MASTER: the view from a library
Matthew Driscoll, Arnamagnaean Institute, Copenhagen

The Arnamagnaean Institute (AMI) is a full partner in the MASTER project, and intends to use the encoding defined by MASTER, and the software prepared for record entry by the project, for making a web-accessible catalogue of all the medieval Icelandic manuscripts in the possession of the AMI. It is proposed also to use this catalogue to achieve a 'virtual reunification' of the two halves of the Arnamagnaean collection, now divided between Reykjavik and Copenhagen. The AMI has limited resources and it is therefore important that the input of manuscript descriptions be efficient. It is important also that the descriptions themselves remain under the control of the Institute, so that they can be modified and corrected as necessary by the Institute's staff. The AMI is also planning a full digitization of all manuscripts in its possession, and the catalogue records should link to these images as they become available.
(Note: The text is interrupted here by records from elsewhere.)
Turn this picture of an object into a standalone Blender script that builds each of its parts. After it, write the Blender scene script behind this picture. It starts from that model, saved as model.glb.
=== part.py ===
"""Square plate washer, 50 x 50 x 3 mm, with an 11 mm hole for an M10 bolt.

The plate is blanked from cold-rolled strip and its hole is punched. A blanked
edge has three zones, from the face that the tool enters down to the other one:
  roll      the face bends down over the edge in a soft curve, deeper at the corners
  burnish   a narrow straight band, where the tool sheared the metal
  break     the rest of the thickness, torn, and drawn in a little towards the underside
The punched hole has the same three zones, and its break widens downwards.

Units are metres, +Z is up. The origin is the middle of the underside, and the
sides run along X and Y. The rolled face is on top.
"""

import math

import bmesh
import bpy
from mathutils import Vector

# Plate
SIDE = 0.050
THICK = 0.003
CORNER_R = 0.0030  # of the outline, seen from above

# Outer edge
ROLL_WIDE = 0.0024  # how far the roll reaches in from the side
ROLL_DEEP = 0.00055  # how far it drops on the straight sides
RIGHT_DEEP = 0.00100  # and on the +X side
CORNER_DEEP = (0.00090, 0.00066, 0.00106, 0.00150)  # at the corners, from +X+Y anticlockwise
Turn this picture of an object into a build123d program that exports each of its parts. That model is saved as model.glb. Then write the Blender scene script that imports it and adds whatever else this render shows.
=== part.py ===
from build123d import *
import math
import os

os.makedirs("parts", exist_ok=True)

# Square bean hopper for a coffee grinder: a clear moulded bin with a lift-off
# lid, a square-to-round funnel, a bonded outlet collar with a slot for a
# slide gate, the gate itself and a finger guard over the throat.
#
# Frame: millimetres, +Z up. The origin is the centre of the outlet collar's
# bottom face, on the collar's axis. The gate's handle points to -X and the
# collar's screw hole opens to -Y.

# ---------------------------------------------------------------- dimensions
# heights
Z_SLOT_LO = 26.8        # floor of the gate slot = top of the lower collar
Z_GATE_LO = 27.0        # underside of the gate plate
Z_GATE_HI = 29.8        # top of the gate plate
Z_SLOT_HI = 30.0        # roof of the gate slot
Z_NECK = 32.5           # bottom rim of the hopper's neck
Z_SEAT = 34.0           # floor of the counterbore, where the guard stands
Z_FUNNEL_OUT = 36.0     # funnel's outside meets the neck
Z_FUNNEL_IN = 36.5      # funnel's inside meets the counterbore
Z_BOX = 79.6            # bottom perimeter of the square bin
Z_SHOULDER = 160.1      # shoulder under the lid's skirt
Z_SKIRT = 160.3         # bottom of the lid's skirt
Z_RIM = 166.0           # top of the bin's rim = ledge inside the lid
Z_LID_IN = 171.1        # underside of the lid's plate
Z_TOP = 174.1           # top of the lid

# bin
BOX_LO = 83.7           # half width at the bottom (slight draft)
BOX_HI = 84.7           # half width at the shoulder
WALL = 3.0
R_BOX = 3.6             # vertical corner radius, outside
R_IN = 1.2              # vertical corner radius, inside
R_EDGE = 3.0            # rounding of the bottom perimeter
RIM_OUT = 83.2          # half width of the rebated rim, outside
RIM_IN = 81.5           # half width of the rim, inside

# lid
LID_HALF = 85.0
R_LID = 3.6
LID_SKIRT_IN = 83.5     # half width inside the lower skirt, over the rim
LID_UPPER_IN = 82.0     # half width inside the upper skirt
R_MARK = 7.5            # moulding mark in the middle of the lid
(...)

The AMI is leading the 'record entry and standard testing' work packages of MASTER. The key aim of this work is to test the efficiency and utility of the standard, and the software developed for the input of records. This will permit direct experience of the standard in use, and provide vital information both to the standard developers and to the software implementers. Although full testing of the standard is not scheduled to commence till October, there will already have been considerable experiment with the standard by AMI's cataloguers, and this paper will report on this.